Working data:
-- Start --
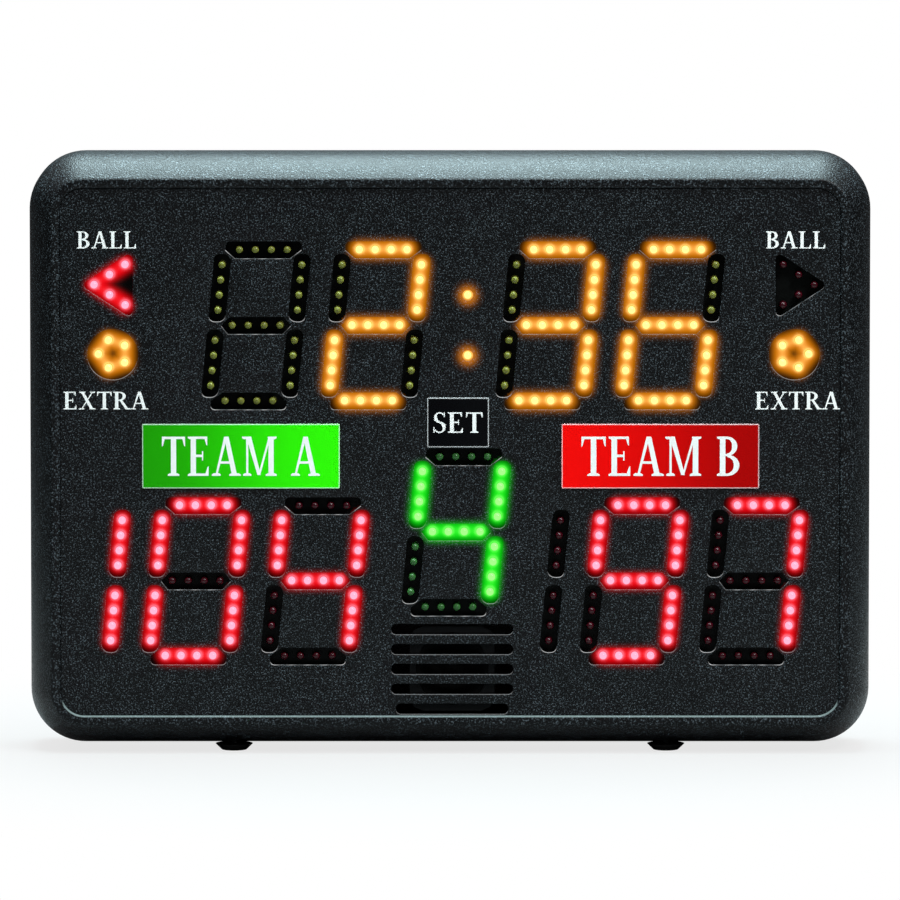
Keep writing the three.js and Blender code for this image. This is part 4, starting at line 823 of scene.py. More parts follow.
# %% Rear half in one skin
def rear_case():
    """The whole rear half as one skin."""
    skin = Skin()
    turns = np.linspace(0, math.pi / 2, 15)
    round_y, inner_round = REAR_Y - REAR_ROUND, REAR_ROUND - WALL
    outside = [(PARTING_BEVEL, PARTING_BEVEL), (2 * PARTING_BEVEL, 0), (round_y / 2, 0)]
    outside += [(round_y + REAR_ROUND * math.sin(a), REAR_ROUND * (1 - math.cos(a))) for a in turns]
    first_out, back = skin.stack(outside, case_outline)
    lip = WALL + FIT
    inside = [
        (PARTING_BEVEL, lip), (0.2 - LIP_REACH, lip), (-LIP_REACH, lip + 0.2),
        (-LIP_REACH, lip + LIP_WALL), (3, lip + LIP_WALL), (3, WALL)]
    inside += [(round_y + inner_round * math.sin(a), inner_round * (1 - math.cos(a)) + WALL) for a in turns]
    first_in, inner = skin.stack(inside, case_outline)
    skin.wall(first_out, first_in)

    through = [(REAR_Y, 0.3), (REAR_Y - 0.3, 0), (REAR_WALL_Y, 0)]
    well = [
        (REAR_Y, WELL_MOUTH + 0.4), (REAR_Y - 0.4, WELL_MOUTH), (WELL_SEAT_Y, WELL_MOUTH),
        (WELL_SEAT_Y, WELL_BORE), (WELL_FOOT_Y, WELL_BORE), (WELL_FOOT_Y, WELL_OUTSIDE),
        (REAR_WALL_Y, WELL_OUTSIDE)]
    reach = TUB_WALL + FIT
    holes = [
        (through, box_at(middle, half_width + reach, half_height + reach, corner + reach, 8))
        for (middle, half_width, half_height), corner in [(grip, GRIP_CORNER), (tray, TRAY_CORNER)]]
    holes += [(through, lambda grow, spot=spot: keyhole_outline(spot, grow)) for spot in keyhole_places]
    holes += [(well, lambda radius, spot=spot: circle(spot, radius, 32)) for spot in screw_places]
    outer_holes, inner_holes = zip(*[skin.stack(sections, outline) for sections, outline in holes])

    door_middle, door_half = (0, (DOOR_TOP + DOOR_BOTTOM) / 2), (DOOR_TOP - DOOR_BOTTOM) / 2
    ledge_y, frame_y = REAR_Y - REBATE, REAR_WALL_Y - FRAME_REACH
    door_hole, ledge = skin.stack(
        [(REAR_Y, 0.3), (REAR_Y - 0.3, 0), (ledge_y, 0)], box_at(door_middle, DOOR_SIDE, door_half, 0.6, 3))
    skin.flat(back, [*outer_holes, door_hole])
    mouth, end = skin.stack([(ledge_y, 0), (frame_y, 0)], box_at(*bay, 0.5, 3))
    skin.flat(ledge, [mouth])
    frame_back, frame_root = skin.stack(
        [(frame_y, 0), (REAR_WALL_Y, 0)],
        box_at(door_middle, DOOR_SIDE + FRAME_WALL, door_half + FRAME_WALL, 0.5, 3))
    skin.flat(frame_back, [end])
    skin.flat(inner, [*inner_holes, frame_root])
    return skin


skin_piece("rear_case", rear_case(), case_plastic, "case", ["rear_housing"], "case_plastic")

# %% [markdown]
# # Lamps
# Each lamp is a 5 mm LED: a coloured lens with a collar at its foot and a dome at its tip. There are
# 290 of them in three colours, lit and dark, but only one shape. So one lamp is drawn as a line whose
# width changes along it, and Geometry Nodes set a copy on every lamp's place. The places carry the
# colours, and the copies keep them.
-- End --
-- Start --
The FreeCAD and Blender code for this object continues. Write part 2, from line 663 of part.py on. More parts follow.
-- End --
Short problem: Work out how many lines of the listing above include the word "follow". Report only the number.

Correct output: 2